#### DATA SHOWN:
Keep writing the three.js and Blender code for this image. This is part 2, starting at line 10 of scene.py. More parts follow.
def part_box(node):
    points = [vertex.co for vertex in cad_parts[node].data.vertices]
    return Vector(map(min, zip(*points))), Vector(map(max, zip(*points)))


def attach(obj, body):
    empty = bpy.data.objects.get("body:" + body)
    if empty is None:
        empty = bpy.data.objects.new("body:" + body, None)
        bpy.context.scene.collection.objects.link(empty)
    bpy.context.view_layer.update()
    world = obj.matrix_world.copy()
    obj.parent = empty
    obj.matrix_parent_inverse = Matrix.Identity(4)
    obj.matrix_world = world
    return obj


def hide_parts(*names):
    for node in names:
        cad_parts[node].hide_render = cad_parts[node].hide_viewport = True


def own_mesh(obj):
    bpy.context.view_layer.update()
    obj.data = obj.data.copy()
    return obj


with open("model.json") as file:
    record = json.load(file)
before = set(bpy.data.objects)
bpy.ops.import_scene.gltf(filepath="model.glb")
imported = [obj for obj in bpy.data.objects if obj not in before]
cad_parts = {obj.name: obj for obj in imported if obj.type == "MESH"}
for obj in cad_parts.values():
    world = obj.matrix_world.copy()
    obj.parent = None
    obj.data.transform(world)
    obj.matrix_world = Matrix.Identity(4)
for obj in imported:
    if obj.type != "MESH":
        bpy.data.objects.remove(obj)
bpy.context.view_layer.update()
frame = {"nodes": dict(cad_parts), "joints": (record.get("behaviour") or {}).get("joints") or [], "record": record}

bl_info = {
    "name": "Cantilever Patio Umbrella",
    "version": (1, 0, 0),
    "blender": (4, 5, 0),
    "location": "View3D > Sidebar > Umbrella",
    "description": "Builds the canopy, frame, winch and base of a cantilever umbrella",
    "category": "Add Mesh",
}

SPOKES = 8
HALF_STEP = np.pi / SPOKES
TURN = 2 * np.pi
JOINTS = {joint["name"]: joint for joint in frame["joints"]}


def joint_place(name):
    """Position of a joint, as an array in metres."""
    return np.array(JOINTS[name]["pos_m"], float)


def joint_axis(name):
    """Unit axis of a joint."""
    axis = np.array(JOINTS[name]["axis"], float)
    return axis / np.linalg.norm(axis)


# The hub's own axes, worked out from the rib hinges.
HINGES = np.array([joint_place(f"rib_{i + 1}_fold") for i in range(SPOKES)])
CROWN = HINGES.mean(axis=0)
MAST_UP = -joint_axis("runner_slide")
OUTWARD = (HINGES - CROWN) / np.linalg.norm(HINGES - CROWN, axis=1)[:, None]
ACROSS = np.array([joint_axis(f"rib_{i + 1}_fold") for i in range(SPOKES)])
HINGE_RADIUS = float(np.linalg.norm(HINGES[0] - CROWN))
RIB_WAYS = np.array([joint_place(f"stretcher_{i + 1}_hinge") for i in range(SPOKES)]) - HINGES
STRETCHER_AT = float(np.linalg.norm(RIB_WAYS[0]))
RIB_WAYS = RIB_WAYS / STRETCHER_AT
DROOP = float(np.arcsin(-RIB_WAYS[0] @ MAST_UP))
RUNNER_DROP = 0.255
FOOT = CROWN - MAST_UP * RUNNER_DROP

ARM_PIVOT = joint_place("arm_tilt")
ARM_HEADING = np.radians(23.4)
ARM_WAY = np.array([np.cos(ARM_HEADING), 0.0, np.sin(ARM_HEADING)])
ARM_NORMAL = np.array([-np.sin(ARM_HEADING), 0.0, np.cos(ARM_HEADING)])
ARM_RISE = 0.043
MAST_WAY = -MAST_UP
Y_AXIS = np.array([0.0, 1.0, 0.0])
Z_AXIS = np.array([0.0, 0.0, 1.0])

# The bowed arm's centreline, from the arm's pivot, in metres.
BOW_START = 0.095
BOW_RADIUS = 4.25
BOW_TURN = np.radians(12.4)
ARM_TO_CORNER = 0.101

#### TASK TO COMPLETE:
All of the data must be returned exactly.

#### ANSWER TO THE PROBLEM:
Keep writing the three.js and Blender code for this image. This is part 2, starting at line 10 of scene.py. More parts follow.
def part_box(node):
    points = [vertex.co for vertex in cad_parts[node].data.vertices]
    return Vector(map(min, zip(*points))), Vector(map(max, zip(*points)))


def attach(obj, body):
    empty = bpy.data.objects.get("body:" + body)
    if empty is None:
        empty = bpy.data.objects.new("body:" + body, None)
        bpy.context.scene.collection.objects.link(empty)
    bpy.context.view_layer.update()
    world = obj.matrix_world.copy()
    obj.parent = empty
    obj.matrix_parent_inverse = Matrix.Identity(4)
    obj.matrix_world = world
    return obj


def hide_parts(*names):
    for node in names:
        cad_parts[node].hide_render = cad_parts[node].hide_viewport = True


def own_mesh(obj):
    bpy.context.view_layer.update()
    obj.data = obj.data.copy()
    return obj


with open("model.json") as file:
    record = json.load(file)
before = set(bpy.data.objects)
bpy.ops.import_scene.gltf(filepath="model.glb")
imported = [obj for obj in bpy.data.objects if obj not in before]
cad_parts = {obj.name: obj for obj in imported if obj.type == "MESH"}
for obj in cad_parts.values():
    world = obj.matrix_world.copy()
    obj.parent = None
    obj.data.transform(world)
    obj.matrix_world = Matrix.Identity(4)
for obj in imported:
    if obj.type != "MESH":
        bpy.data.objects.remove(obj)
bpy.context.view_layer.update()
frame = {"nodes": dict(cad_parts), "joints": (record.get("behaviour") or {}).get("joints") or [], "record": record}

bl_info = {
    "name": "Cantilever Patio Umbrella",
    "version": (1, 0, 0),
    "blender": (4, 5, 0),
    "location": "View3D > Sidebar > Umbrella",
    "description": "Builds the canopy, frame, winch and base of a cantilever umbrella",
    "category": "Add Mesh",
}

SPOKES = 8
HALF_STEP = np.pi / SPOKES
TURN = 2 * np.pi
JOINTS = {joint["name"]: joint for joint in frame["joints"]}


def joint_place(name):
    """Position of a joint, as an array in metres."""
    return np.array(JOINTS[name]["pos_m"], float)


def joint_axis(name):
    """Unit axis of a joint."""
    axis = np.array(JOINTS[name]["axis"], float)
    return axis / np.linalg.norm(axis)


# The hub's own axes, worked out from the rib hinges.
HINGES = np.array([joint_place(f"rib_{i + 1}_fold") for i in range(SPOKES)])
CROWN = HINGES.mean(axis=0)
MAST_UP = -joint_axis("runner_slide")
OUTWARD = (HINGES - CROWN) / np.linalg.norm(HINGES - CROWN, axis=1)[:, None]
ACROSS = np.array([joint_axis(f"rib_{i + 1}_fold") for i in range(SPOKES)])
HINGE_RADIUS = float(np.linalg.norm(HINGES[0] - CROWN))
RIB_WAYS = np.array([joint_place(f"stretcher_{i + 1}_hinge") for i in range(SPOKES)]) - HINGES
STRETCHER_AT = float(np.linalg.norm(RIB_WAYS[0]))
RIB_WAYS = RIB_WAYS / STRETCHER_AT
DROOP = float(np.arcsin(-RIB_WAYS[0] @ MAST_UP))
RUNNER_DROP = 0.255
FOOT = CROWN - MAST_UP * RUNNER_DROP

ARM_PIVOT = joint_place("arm_tilt")
ARM_HEADING = np.radians(23.4)
ARM_WAY = np.array([np.cos(ARM_HEADING), 0.0, np.sin(ARM_HEADING)])
ARM_NORMAL = np.array([-np.sin(ARM_HEADING), 0.0, np.cos(ARM_HEADING)])
ARM_RISE = 0.043
MAST_WAY = -MAST_UP
Y_AXIS = np.array([0.0, 1.0, 0.0])
Z_AXIS = np.array([0.0, 0.0, 1.0])

# The bowed arm's centreline, from the arm's pivot, in metres.
BOW_START = 0.095
BOW_RADIUS = 4.25
BOW_TURN = np.radians(12.4)
ARM_TO_CORNER = 0.101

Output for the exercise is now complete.